Blogger Shannon M. has tried to answer this question in her Care2.com blog, by noting that even in Canada, where humanitarian causes are championed, donations to combat the Somalia famine this year have amounted to less than a third of what Canadians committed to tsunami and earthquake victims in Japan.
“The issues are complex,” said Shannon. She points out that corruption, a lack of government transparency and access by aid agencies has complicated an already troubled relationship with Somalia for many Canadians. Canada’s 1993 peacekeeping mission led to the death of a Somali teenager, and a national wariness toward renewing a political relationship in such troubled waters.
But while it is hard not to let Somalia’s troubled political crisis colour our generosity, the uncomfortable truth is that the outcome of today’s famine crisis is as much a test of our own humanity as that of the individuals who have manipulated the drought to their corrupt benefit. The question of how the 3.2 million men, women and children who are without food ultimately fare is as much a global responsibility as an ethical one for those who control Somalia’s streets and roads.

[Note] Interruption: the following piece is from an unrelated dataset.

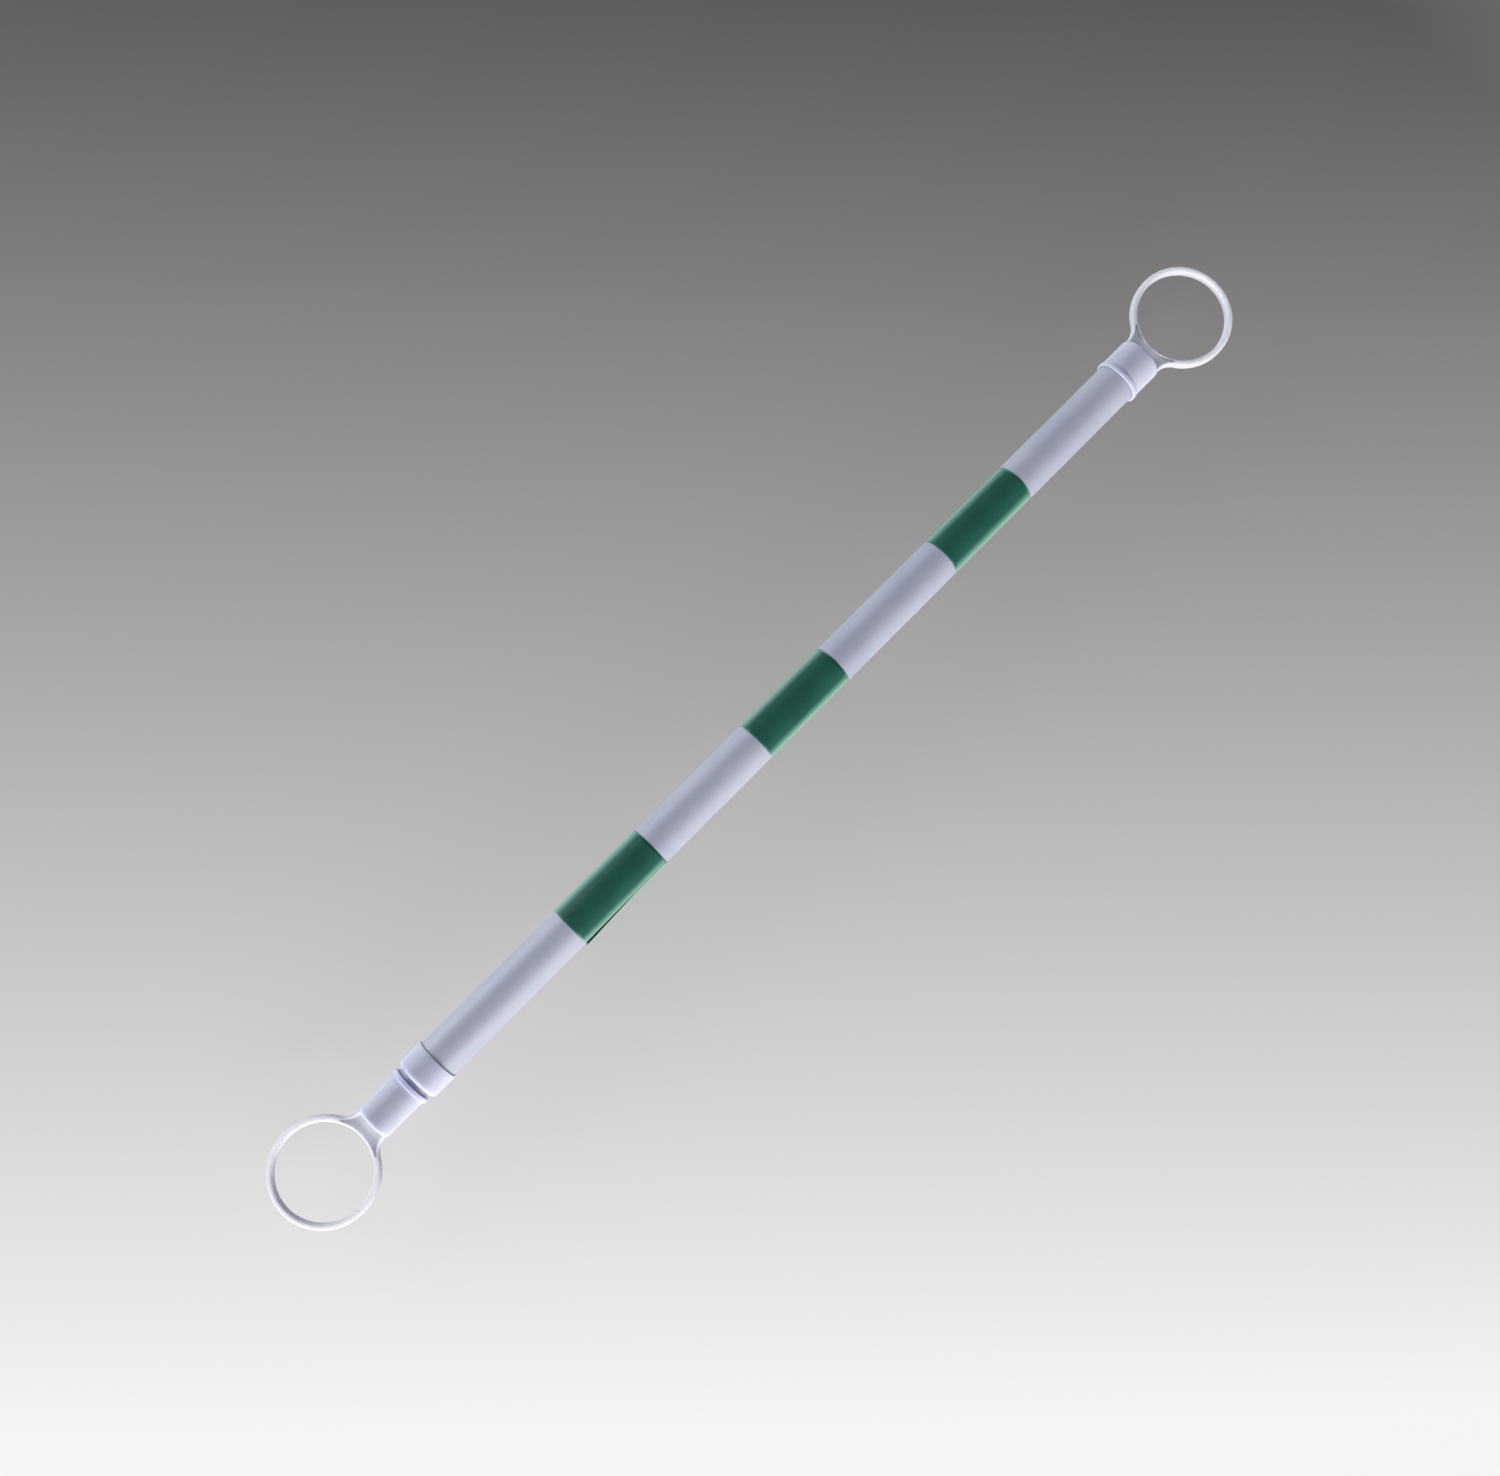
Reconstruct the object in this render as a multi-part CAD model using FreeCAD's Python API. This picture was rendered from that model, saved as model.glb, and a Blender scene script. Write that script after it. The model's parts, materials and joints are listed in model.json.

In the Jewish culture, the act of giving to the poor is an obligation, a mitzvah that transcends personal issues of ambivalence, financial and social standing. Tzedakah (giving, or surrendering a portion of one’s benefits for the needs of another) is a fundamental principal that is reflected at the very core of one’s identity as a Jew.
Other religions and cultures also consider this principal to be sacred, and the reason why is clear: Strip away this measure of kindness, and we strip away our humanity. Strip away our ability to care and to respond to another’s pain and we lose who we, as a community, become. It is our generosity, our regard for the other – including the stranger – that defines how we ultimately, are transformed by life.
“It is not enough to point fingers at the oppressors. We must help those that are oppressed. We must reach out to those who cannot repay us and will never know our names,” writes Eller.
That action is, in its starkest, and most painful terms, what separates Somalia’s future from genocide. Our resolve to not let the depravation continue – whether it is brought on by war, drought, societal dysfunction or moral corruption – will become the pivotal inspiration for change.
As Eller so aptly points out, “This is what compassion is about. This is what makes us different from those who oppress.”